**Problem to solve**
Your task is to return, exactly, the run of lines starting at the line holding "limits = piece.Shape.BoundBox" and ending at the line holding "from mathutils import Matrix, Vector", both ends included and no other lines.

**Data for this task**

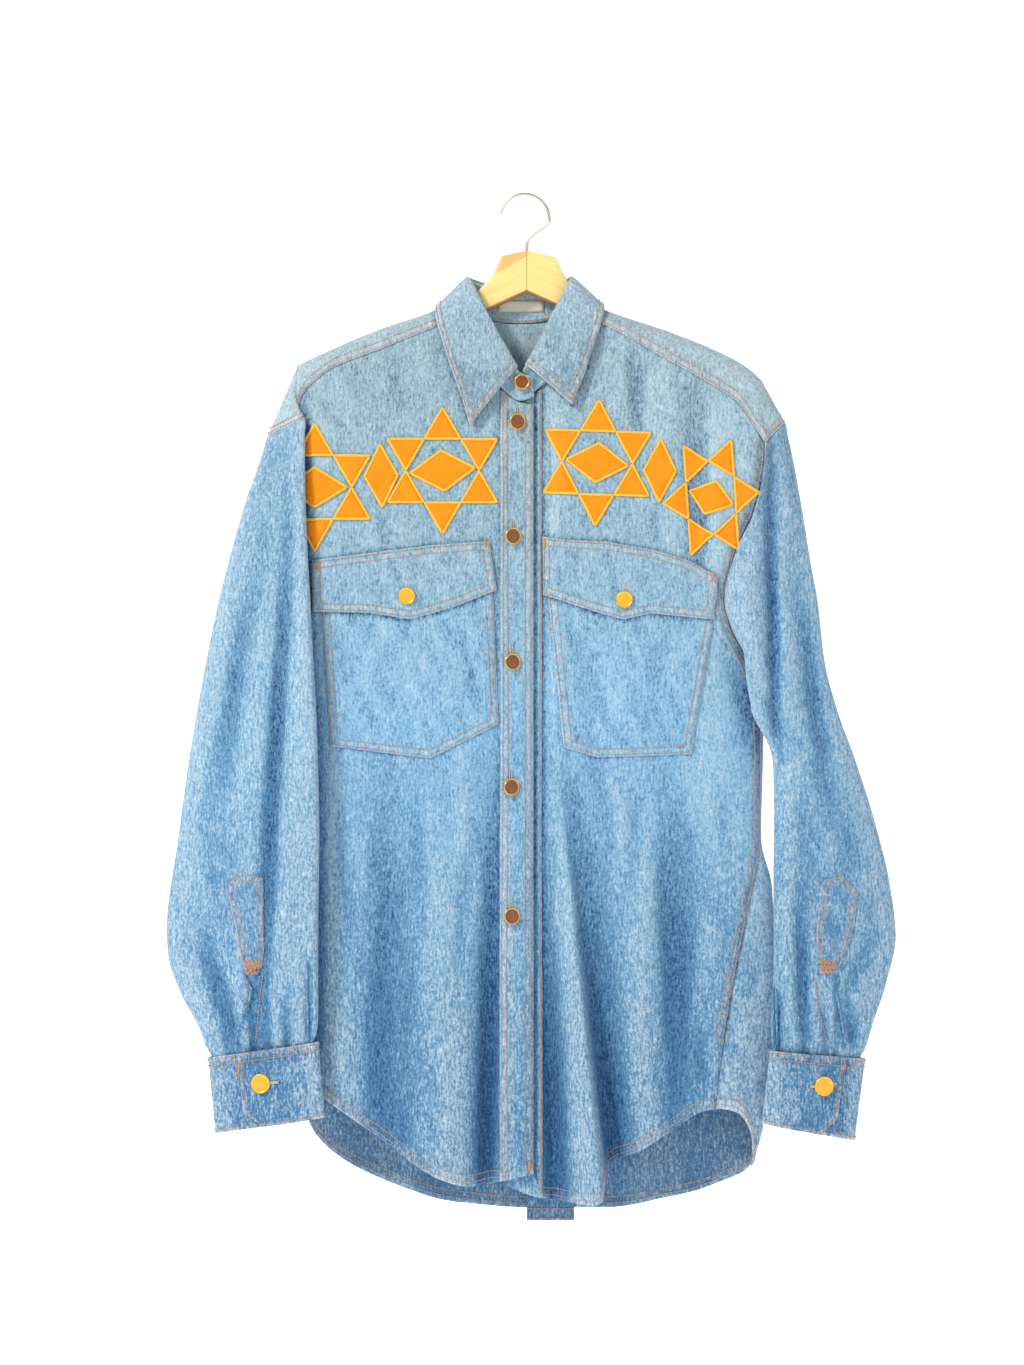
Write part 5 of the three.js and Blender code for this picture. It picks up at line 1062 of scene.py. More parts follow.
# Pieces laid on the cloth, as outlines in the picture
onCloth, underCloth, flapRoom, patchCloth = 1.5, 0.5, 2.0, 1.0
pocketOutlines = {
    "pocket_right": [(-197, -366), (-186.3, -522.5), (-92.4, -533.9), (-27.6, -501.3), (-30.5, -430), (-34, -352)],
    "pocket_left": [(16, -350), (33.3, -523.5), (65.6, -533), (153.9, -530), (175, -407), (172, -380)],
}
flapOutlines = {
    "flap_right": [(-203, -346.8), (-203, -395.2), (-150, -396.5), (-110.6, -402.8), (-70, -391),
                   (-29.5, -374.9), (-36.4, -328.7), (-90, -332.5), (-150, -340)],
    "flap_left": [(13.8, -324), (13.8, -379), (40, -388), (68.4, -397), (90, -402.8), (116, -397),
                  (174.8, -402.8), (179.8, -362), (150.4, -346.7), (117.6, -336.9), (74, -329.2), (30.4, -327)],
}
sleevePatches = {
    "left": [(-283.4, -653.8), (-269.6, -640.5), (-248.9, -645.8), (-247.7, -716), (-250, -729.8),
             (-263.8, -734.4), (-269.6, -720.6), (-275, -690)],
    "right": [(274.6, -652.7), (278.7, -647.4), (295.3, -644.1), (310.7, -658.7), (305.5, -695.8),
              (290, -734.9), (269.5, -734.9), (270.5, -695.8)],
}


# The front half of a sleeve as a surface over the picture, looked up in its grid
def sleeveSkin(side):
    grid = sleeveGrids[side]
    if side == "left":
        grid = grid[:, ::-1]
    front = grid[:, 6:53]
    levels = np.array([row[:, 2].mean() for row in front])

    def skin(x, z):
        x, z = np.broadcast_arrays(np.asarray(x, float), np.asarray(z, float))
        at = np.interp(-z, -levels, np.arange(len(levels)))
        low = np.clip(at.astype(int), 0, len(levels) - 2)
        rest = at - low
        result = np.empty(x.shape)
        for j in np.unique(low):
            pick = low == j
            rows = []
            for row in (front[j], front[j + 1]):
                order = np.argsort(row[:, 0])
                rows.append(np.interp(x[pick], row[order, 0], row[order, 1]))
            result[pick] = mixed(rows[0], rows[1], rest[pick])
        return result

    return skin


sleeveSkins = {side: sleeveSkin(side) for side in sleeves}


# How worn and shaded each place is: high spots of the small relief are paler from wear, hollows darker as painted
# shade, and edges palest
def wear(grid, window=6, strength=0.9):
    normals = gridNormals(grid)
    smoothed = grid.copy()
    for axis in (0, 1):
        wide = np.concatenate([
            np.repeat(np.take(smoothed, [0], axis), window, axis), smoothed,
            np.repeat(np.take(smoothed, [-1], axis), window, axis)], axis)
        sums = np.cumsum(np.concatenate([np.zeros_like(np.take(wide, [0], axis)), wide], axis), axis)
        size = 2 * window + 1
        count = grid.shape[axis]
        smoothed = (np.take(sums, range(size, size + count), axis) - np.take(sums, range(count), axis)) / size
    height = ((grid - smoothed) * normals).sum(-1)
    return np.clip(height / strength, -1, 1)


# The same, together with painted light and shade of whole folds: their ridges paler, their valleys darker
def foldWearAndShade(grid):
    return 0.5 * wear(grid) + 0.45 * wear(grid, window=13, strength=5.0)


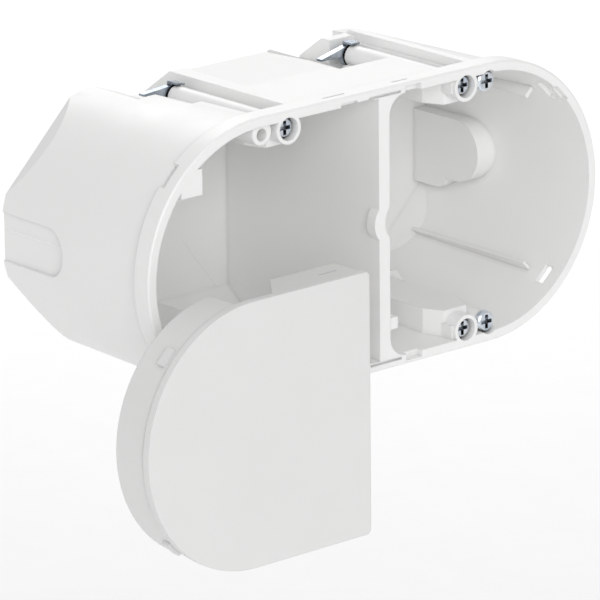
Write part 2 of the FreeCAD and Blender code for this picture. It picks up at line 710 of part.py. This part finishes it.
for piece in doc.Objects:
    for problem in ("Invalid", "Error"):
        if problem in piece.State:
            raise RuntimeError(f"{piece.Name} is {problem}: {piece.getStatusString()}")
for piece in subparts:
    if piece.Shape.isNull() or not piece.Shape.isValid() or not piece.Shape.Solids:
        raise RuntimeError(f"{piece.Label} has no valid solid")

os.makedirs("parts", exist_ok=True)
for piece in subparts:
    piece.Shape.exportStep(f"parts/{piece.Label}.step")
    limits = piece.Shape.BoundBox
    print(piece.Label, len(piece.Shape.Solids), round(piece.Shape.Volume), limits)
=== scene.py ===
# %% [markdown]
# # A two-compartment wall box
# This box is pressed into two overlapping round holes in a plasterboard wall. It is moulded from pale
# plastic, four zinc-plated claws fold out behind the board, and a D-shaped cover lies taken off beside it.
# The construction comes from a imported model, so this file gives it its looks: finishes, threads, fine
# moulded lines, light and a camera. Every length is in metres, with X to the right, Y into the wall and Z up.

# %% Load the frame
import bpy
import math
import numpy as np
from mathutils import Matrix, Vector


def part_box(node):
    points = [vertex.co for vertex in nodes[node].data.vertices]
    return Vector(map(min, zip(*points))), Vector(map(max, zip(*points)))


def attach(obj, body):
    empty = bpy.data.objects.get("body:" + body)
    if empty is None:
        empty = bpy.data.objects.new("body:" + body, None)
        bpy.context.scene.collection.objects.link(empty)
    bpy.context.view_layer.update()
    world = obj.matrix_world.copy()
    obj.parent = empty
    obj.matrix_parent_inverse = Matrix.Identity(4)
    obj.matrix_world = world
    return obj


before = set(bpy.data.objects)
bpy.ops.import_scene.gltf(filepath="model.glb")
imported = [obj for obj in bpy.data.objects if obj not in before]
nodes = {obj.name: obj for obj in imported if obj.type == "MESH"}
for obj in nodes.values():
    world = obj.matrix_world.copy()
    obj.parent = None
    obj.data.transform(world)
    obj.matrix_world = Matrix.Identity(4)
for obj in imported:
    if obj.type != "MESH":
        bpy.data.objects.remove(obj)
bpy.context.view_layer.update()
scene = bpy.context.scene
print("nodes:", sorted(nodes))

# %% [markdown]
# ## Camera
# The box was seen from the upper left through a long lens, which keeps its edges nearly parallel. The angles,
# the distance and the focal length were fitted to points of the box in the picture. They are kept here as
# plain numbers, and the three axes of the camera are worked out from them.

# %% Place the camera
VIEW_AZIMUTH = math.radians(41.125)
VIEW_HEIGHT = math.radians(16.935)
VIEW_ROLL = math.radians(-0.537)
VIEW_DISTANCE = 1.4046
VIEW_SHIFT_RIGHT = -0.01891
VIEW_SHIFT_UP = -0.01606
FOCAL_LENGTH_PIXELS = 5949.8
FRAME_PIXELS = 600
SENSOR_WIDTH = 36

towards_camera = Vector((-math.sin(VIEW_AZIMUTH) * math.cos(VIEW_HEIGHT),
                         -math.cos(VIEW_AZIMUTH) * math.cos(VIEW_HEIGHT), math.sin(VIEW_HEIGHT)))
level_right = (-towards_camera).cross(Vector((0, 0, 1))).normalized()
level_up = level_right.cross(-towards_camera)
camera_right = math.cos(VIEW_ROLL) * level_right + math.sin(VIEW_ROLL) * level_up
camera_up = math.cos(VIEW_ROLL) * level_up - math.sin(VIEW_ROLL) * level_right
camera_place = towards_camera * VIEW_DISTANCE + level_right * VIEW_SHIFT_RIGHT + level_up * VIEW_SHIFT_UP

camera = bpy.data.objects.new("camera", bpy.data.cameras.new("camera"))
scene.collection.objects.link(camera)
camera.data.sensor_width = SENSOR_WIDTH
camera.data.lens = FOCAL_LENGTH_PIXELS / FRAME_PIXELS * SENSOR_WIDTH
turn = Matrix((camera_right, camera_up, towards_camera)).transposed()
camera.matrix_world = Matrix.Translation(camera_place) @ turn.to_4x4()
scene.camera = camera
print("camera at", [round(v, 3) for v in camera_place], "lens", round(camera.data.lens))

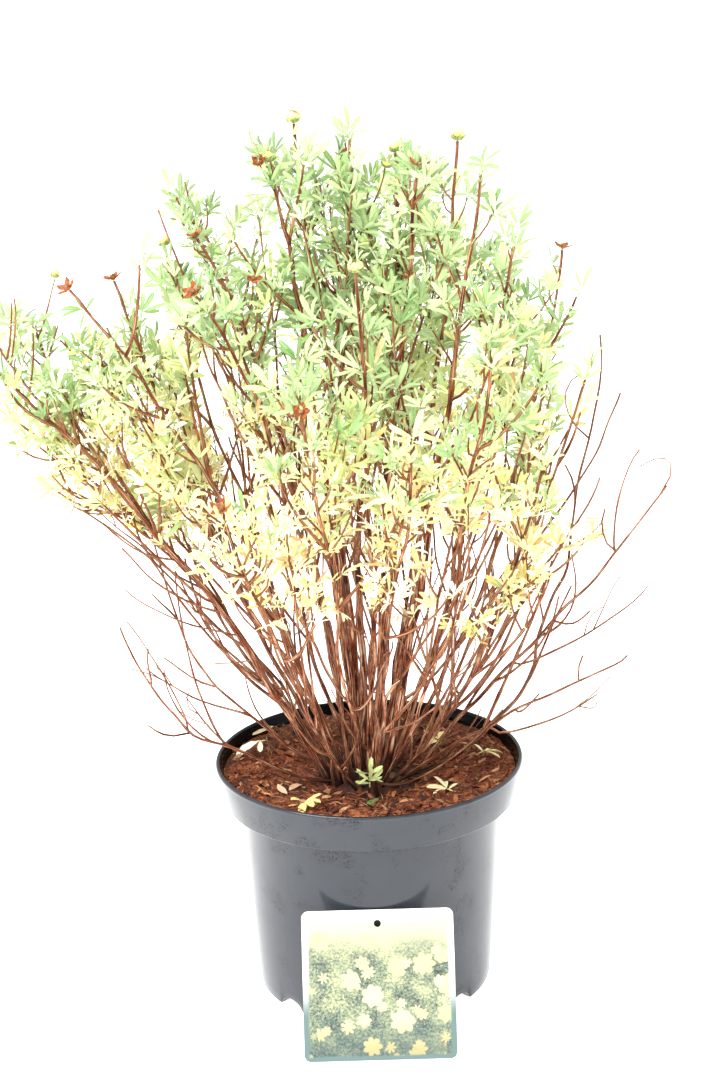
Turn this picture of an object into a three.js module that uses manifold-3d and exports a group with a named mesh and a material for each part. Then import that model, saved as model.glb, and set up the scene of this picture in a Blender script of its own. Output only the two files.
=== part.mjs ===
// A shrubby cinquefoil in a round nursery pot, with a picture card that leans on the pot.
// Millimetres, +Z up, -Y is the front. The origin is where the pot's axis meets the surface it stands on.
import * as THREE from "three";
import { mergeVertices } from "three/addons/utils/BufferGeometryUtils.js";
import Module from "manifold-3d";

// The gap that neighbours keep, and the one that crossing twigs and leaves keep
const GAP = 0.3;
const CLEARANCE = 0.4;

// Pot
const POT_HEIGHT = 145;
const RIM_RADIUS = 95;
const LIP = 2.8;
const BAND_HEIGHT = 23;
const BAND_RADIUS = 90.5;
const NECK_RADIUS = 81;
const FOOT_RADIUS = 73.5;
const WALL = 1.8;
const BASE_THICKNESS = 2.2;
const LEDGE = 2;
const POT_SIDES = 36;

// Drainage channels under the base, open through the foot
const CHANNELS = 8;
const CHANNEL_HALF_WIDTH = 9;
const CHANNEL_HEIGHT = 6.5;
const CHANNEL_START = 46;

// Soil
const SOIL_EDGE = 137;
const SOIL_DISH = 128;
const CROWN_RADIUS = 28;
const CROWN_BOTTOM = 88;
const CROWN_TOP = 136;
const CROWN_SIDES = 20;

// Card
const CARD_WIDTH = 89;
const CARD_HEIGHT = 86;
const CARD_THICKNESS = 0.8;
const CARD_CORNER = 4;
const CARD_LEAN = THREE.MathUtils.degToRad(22.6);
const CARD_X = 2;
const CARD_HOLE_RADIUS = 2.1;
const CARD_HOLE_DROP = 8;

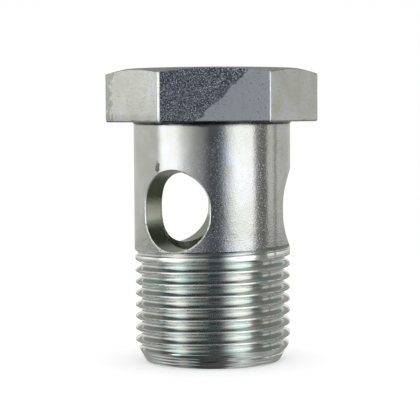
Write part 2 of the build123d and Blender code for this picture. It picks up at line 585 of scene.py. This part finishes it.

**Answer below**
    limits = piece.Shape.BoundBox
    print(piece.Label, len(piece.Shape.Solids), round(piece.Shape.Volume), limits)
=== scene.py ===
# %% [markdown]
# # A two-compartment wall box
# This box is pressed into two overlapping round holes in a plasterboard wall. It is moulded from pale
# plastic, four zinc-plated claws fold out behind the board, and a D-shaped cover lies taken off beside it.
# The construction comes from a imported model, so this file gives it its looks: finishes, threads, fine
# moulded lines, light and a camera. Every length is in metres, with X to the right, Y into the wall and Z up.

# %% Load the frame
import bpy
import math
import numpy as np
from mathutils import Matrix, Vector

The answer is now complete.